As noted last week, Arizona state attorney general Mark Brnovich investigated and concluded, “Based on correspondence and conversations with Maricopa County officials, we are now confident that the use of Sharpie markers did not result in disenfranchisement for Arizona voters. We appreciate the county’s prompt insight and assurances to address public concerns.”

However, the Trump campaign and Arizona Republican Party have filed a separate lawsuit that is similar to the concerns about the use of Sharpies or felt-tip markers invalidating ballots and appearing to be overvotes. The lawsuit doesn’t mention Sharpies specifically, but contends:

. . . when ballots containing ink “bleeds,” splotches, stray marks, or other facial irregularities were submitted to the electronic tabulator, the tabulator frequently signaled an alert indicating that the ballot contained one or more overvotes or other apparent defects. Upon information and belief, when confronted with tabulator alerts, poll workers in Maricopa County regularly and systematically either (a) pressed the green button without the voter’s authorization or assent, or (b) instructed or induced the voter to press the green button without disclosing that doing so would cause the ballot to be disqualified and not tabulated with respect to any candidate races or ballot propositions that contained the apparent overvote or other ostensible defect or irregularity… the adjudication and tabulation of these ballots would yield up to thousands of additional votes for President Trump and other Republican candidates in the November 3, 2020 general election.

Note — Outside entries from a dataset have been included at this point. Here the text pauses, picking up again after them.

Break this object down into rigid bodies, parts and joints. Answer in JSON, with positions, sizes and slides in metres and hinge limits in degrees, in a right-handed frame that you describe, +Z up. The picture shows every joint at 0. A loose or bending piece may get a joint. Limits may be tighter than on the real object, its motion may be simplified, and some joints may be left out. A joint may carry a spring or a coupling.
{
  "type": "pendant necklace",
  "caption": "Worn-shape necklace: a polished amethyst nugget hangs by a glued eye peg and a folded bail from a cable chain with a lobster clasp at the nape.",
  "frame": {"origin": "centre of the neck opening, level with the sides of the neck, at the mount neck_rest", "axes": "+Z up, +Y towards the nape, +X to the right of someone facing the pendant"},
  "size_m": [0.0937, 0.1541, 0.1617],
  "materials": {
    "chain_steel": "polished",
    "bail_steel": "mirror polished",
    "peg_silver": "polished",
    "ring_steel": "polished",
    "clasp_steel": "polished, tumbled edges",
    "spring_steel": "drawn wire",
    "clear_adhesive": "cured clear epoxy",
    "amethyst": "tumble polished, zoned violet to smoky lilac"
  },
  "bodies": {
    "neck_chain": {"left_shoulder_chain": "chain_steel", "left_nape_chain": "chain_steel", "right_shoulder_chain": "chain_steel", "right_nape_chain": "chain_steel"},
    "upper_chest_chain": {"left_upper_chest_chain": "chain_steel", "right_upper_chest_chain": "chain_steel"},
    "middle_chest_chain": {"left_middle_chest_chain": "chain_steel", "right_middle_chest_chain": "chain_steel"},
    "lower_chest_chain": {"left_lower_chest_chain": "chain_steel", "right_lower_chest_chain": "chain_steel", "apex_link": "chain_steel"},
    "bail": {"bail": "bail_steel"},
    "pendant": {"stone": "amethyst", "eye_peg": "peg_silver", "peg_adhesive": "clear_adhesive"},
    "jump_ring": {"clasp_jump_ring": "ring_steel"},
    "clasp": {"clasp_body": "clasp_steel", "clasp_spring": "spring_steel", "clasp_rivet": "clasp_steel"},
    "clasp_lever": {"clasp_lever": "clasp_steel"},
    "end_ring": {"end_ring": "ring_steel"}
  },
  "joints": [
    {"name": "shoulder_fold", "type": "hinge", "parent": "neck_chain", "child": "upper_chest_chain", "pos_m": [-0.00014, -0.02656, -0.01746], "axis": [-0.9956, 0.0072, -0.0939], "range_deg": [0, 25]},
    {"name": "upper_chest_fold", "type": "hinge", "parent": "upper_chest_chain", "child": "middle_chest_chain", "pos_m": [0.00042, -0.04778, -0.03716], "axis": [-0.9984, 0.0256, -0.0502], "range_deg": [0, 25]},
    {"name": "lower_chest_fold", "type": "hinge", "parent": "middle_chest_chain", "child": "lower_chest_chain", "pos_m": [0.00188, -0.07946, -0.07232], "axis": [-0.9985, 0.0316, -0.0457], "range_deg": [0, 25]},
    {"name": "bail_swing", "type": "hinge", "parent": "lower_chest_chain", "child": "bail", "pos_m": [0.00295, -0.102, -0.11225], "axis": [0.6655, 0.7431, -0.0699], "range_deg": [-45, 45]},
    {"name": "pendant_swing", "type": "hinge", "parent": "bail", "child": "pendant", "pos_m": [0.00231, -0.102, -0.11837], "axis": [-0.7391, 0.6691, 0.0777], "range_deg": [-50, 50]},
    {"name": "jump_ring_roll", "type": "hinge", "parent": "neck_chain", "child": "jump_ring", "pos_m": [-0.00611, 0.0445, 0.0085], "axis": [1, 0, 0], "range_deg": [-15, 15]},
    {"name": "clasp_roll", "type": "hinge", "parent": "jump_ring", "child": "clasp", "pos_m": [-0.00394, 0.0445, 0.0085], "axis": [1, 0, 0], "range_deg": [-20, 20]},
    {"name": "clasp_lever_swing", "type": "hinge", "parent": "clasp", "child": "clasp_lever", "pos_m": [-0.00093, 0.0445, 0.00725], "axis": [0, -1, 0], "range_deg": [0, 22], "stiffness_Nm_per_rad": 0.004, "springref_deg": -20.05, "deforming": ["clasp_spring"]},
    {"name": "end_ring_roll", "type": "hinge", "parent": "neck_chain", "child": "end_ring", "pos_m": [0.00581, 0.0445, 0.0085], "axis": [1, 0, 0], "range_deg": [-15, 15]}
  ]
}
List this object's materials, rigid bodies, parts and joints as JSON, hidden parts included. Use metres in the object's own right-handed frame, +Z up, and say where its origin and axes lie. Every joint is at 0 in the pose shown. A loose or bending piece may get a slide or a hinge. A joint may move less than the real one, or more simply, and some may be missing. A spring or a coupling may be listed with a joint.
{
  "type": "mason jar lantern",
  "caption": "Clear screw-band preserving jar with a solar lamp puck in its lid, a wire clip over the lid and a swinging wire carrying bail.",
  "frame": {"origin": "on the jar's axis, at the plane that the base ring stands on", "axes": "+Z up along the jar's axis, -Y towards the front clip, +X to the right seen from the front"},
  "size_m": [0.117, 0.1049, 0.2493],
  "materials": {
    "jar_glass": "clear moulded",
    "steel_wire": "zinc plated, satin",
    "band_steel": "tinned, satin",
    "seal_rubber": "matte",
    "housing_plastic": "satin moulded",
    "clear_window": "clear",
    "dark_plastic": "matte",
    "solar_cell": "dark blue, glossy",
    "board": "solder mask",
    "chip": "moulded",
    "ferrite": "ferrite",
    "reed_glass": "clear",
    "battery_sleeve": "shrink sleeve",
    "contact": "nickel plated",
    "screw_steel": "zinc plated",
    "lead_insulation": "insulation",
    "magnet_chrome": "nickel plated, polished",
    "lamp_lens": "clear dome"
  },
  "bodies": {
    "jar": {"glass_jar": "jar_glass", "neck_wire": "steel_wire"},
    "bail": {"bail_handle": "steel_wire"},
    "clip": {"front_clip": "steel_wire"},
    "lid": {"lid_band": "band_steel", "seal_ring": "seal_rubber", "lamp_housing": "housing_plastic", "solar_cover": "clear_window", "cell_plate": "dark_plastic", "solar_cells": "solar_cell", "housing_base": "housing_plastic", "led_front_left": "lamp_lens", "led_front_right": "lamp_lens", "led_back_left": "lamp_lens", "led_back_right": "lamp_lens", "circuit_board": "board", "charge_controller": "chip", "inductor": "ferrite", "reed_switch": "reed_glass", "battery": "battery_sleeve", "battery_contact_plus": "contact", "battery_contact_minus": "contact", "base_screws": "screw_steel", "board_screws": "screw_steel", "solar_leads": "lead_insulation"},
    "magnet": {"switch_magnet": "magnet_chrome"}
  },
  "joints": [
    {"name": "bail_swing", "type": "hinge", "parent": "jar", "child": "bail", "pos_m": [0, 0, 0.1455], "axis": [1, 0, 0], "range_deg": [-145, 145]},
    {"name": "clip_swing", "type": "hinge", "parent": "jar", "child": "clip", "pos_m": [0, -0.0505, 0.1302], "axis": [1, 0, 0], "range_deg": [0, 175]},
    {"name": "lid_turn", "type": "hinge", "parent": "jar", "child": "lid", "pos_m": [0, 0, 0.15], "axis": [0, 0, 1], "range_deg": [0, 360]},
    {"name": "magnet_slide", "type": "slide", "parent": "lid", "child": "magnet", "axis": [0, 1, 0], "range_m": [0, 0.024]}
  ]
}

As I emphasized Friday, the only force that can alter anything about the now largely concluded count in these states is a judge’s order. It is not hard to find people making dramatic claims about crimes involving ballots but not going to law enforcement or party lawyers about it. Out in Wisconsin, “multiple sources tell ‘The Dan O’Donnell Show,’ municipal clerks and vote counters across the state simply filled out witness signatures themselves. Acting on false and unlawful advice from the Wisconsin Elections Commission, these clerks may have inadvertently invalidated thousands of absentee votes.”

No offense to the Dan O’Donnell Show, but if those sources genuinely witnessed municipal clerks and vote counters violating the law by filling out the witness signatures on thousands of ballots, they shouldn’t be talking to a Milwaukee talk-radio program; they should be talking to the U.S. Attorney’s office.

Axios reports that Trump’s team wants to hold campaign-style rallies in the states with election results they dispute. Rallies cannot change vote totals; the votes are cast, and the ballots are largely counted. The only thing that can alter these vote totals and certification is a judge’s order. The Trump campaign contends that in the swing states that they lost, they lost because Democrats stuffed the ballot box with ineligible votes. The only way that Joe Biden’s victory speech proves premature is if the Trump campaign can go into courtrooms in at least two states (Pennsylvania and Wisconsin, or some other combination of the states above) and prove, beyond any doubt, that tens of thousands of ballots for Joe Biden are fraudulent.

Everything else is just noise.

ADDENDUM: Not that the national popular vote determines the president, but both Biden and Trump have blown past the previous all-time record for most votes in a presidential election — held by Barack Obama in 2008 — with 69,498,516 votes. As of this writing, Biden has 75,551,684 votes, and Trump has 71,189,789 votes. Biden has a 2.9 percentage point lead in the national popular vote.